Most of the time, movie mediums could be counted on to be frauds. The exception was in flat-out horror movies where chatty phantoms gave way to thoroughly non-human beasties. Interesting that Sir Arthur Conan Doyle, a passionate spiritualist after losing a son in WWI, wrote about the supernatural (fiction and non-fiction) but kept the Sherlock Holmes stories anchored in rationality ("The world is big enough for us. No ghosts need apply.").

And closing the circle, the first Sherlock Holmes novel was published in the Victorian "Beeton's Christmas Annual", along with plays to be performed in the parlor. No hell hounds or unnatural creepiness, but visits to murder scenes and a tale of exotic American vengeance invading London.

4:14 PM  
Blogger Unknown said...

In 1968 I walked into a meeting of a metaphysical society in Ottawa, Canada. I sat at the back. A woman rose. As she spoke I looked around the room. A man I saw by the exit door faded when he caught my eye on him. I kept an eye on the spot. Saw him two more times. At the break I talked to the speaker. She said, "Wait here," then left to return with a picture. She said, "Is this the man?" It was. She said, "That's the caretaker. He died yesterday. Where you saw him was his favourite place to sit during our meetings. You belong here."--Reg Hartt

4:13 AM  
Blogger Unknown said...

The inclement weather stay with The Shelleys in Geneva gave birth to two classic monster titans. Lord Byron's personal physician, John William Polidori, wrote "The Vampyre," a tale viewed as the origin of the romantic vampire genre (of course, overshadowed by "Frankenstein".) - Tommy Gibbons

2:33 PM  
Blogger DBenson said...

Last night was moved to watch "The Canterville Ghost" (1944) for the first time. Now there's a strange one. Like "The Time of Their Lives" it begins with comic history: Falstaffian Charles Laughton is ready to joust for the family honor when his opponent shows up with a hulking ringer. Laughton runs home to hide, and his disgusted father has him bricked up in his room. Cursed to haunt the castle, Laughton makes the most of it with multiple guises, reportedly driving many relations to suicide.

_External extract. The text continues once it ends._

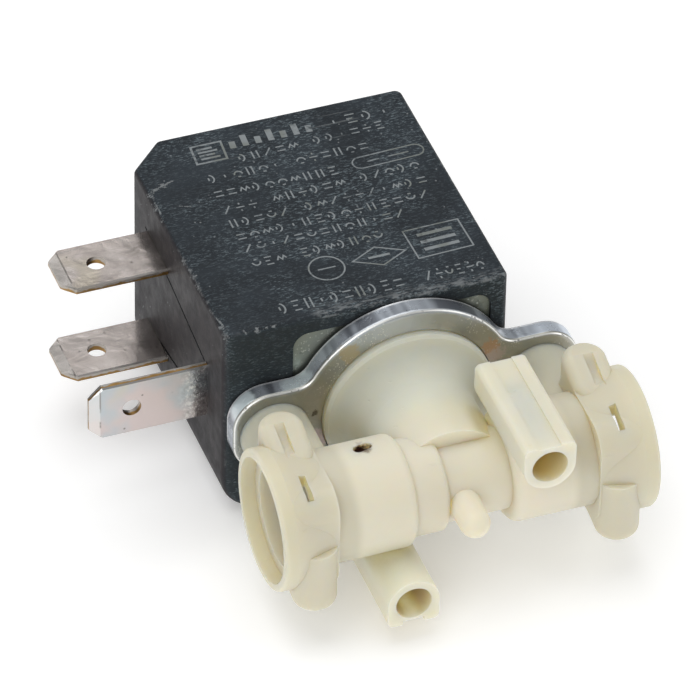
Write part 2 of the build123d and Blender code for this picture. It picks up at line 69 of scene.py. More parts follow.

Then WWII, and an American platoon is stationed in the castle. In short order they mock and terrify the ghost, and Yank Robert Young befriends Margaret O'Brian, the cute little heir. Young and O'Brien have a talk with the sad old spirit, and discover Young is a distant kinsman who can break the curse with an act of courage. Robert Young is ever the harmless nice guy, but it's a little off-putting to see his character so involved with a little girl (Aside from a briefly seen aunt and some extras, O'Brien is the sole female present).

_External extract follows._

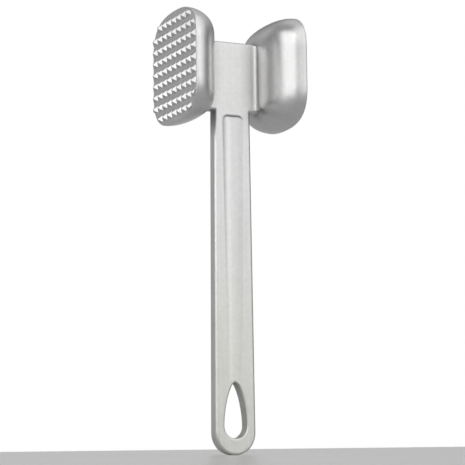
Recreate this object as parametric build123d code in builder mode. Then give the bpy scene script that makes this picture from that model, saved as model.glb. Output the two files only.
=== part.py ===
"""Two-faced meat tenderizer: a cast head with two domed lobes, carried by a flat tapering bar.

Millimetres. X runs along the head, with the toothed face towards -X and the smooth face towards +X.
Y is the thin direction of the bar, with a thumb groove on each side of it. Z runs up the handle, and
z = 0 is the lowest point of its rounded end.
"""

import os
from math import cos, pi

from build123d import *

# Head, measured over the casting and without the teeth
overall_length = 237.0
head_length = 65.0
face_width = 58.0
face_height = 61.6
face_side_straight = 22.0
face_side_pull = 0.78
face_top_pull = 0.66
rim_chamfer = 0.3

# Domed back of each lobe
lobe_depth = 18.0
lobe_back_margin = 0.2
lobe_back_height = 34.0
lobe_back_straight = 31.0
lobe_back_top_pull = 0.85
lobe_back_drop = 1.0
width_roundness = 2.0
height_roundness = 1.9
section_roundness = 1.65
lobe_sections = 9

# Neck, the flat web between the lobes
neck_height = 38.0
neck_top_below_head_top = 15.0
neck_corner_radius = 2.0
neck_to_lobe_radius = 2.4
neck_flare_overlap = 0.1
neck_run_into_lobe = 6.0

# Handle bar
bar_thickness = 7.0
bar_width_at_neck = 20.8
bar_width_at_end = 23.3
bar_run_into_neck = 1.0
bar_edge_chamfer = 0.8

# Thumb groove, the same on both sides of the bar
groove_gap_below_neck = 2.5
groove_width_at_top = 12.4
groove_width_at_foot = 7.2
groove_depth_at_top = 1.2
groove_depth_at_foot = 0.35
groove_side_step = 0.3
groove_run_into_hole = 1.0
groove_corner_radius = 3.0

# Hanging hole, a teardrop with its point up
hole_length = 29.8
hole_width = 13.2
hole_bottom_above_end = 8.6
hole_side_fullness = 10.5
hole_tip_fullness = 2.6
hole_chamfer = 0.5

# Striking plates, let into a pocket in each lobe
plate_thickness = 3.0
rim_width = 0.8
plate_side_clearance = 0.05

# Teeth: blunt pyramids in rows across the face, side by side in a row, with flat channels between rows
tooth_pitch = 6.3
tooth_rows = 9
teeth_in_row = 9
tooth_height = 1.8
tooth_base_height = 4.0
tooth_valley_height = 0.1
tooth_valley_width = 0.2
tooth_tip_width = 0.5
tooth_tip_height = 0.35

# How far from its nominal place an edge or corner may lie and still be picked
pick_margin = 0.01

# Places that follow from the sizes above
face_x = head_length / 2
lobe_back_x = face_x - lobe_depth
flare_half_thickness = bar_thickness / 2 + neck_to_lobe_radius
lobe_back_width = 2 * (flare_half_thickness + lobe_back_margin)
head_centre_z = overall_length - face_height / 2
neck_top_z = overall_length - neck_top_below_head_top
neck_bottom_z = neck_top_z - neck_height
bar_top_z = neck_bottom_z + bar_run_into_neck
bar_end_radius = bar_width_at_end / 2
groove_top_z = neck_bottom_z - groove_gap_below_neck
tooth_base_width = tooth_pitch - tooth_valley_width
hole_radius = hole_width / 2
hole_centre_z = hole_bottom_above_end + hole_radius
hole_tip_z = hole_bottom_above_end + hole_length
front_y = -bar_thickness / 2


def growth(share, roundness):
    """Height of a quarter of a superellipse over its base: 0 at share 0, and 1, level, at share 1."""
    return (1 - (1 - share) ** roundness) ** (1 / roundness)


def blend(start, end, share):
    return start + (end - start) * share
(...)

I'll just say the movie gets shakier from here on in, mixing goofy comedy with serious stuff about death, war, and cowardice. Wondering if the original script was more committed to either silliness or darkness.

4:06 PM  
Blogger rnigma said...

"The Time of Their Lives" kinda-sorta inspired the "Funky Phantom" cartoon series. It was another variant of Hanna-Barbera's Scooby-Doo formula, with another lot of sleuthing teens, here accompanied by colonial-era ghost Jonathan Muddlemore, who passed after somehow locking himself on a grandfather clock.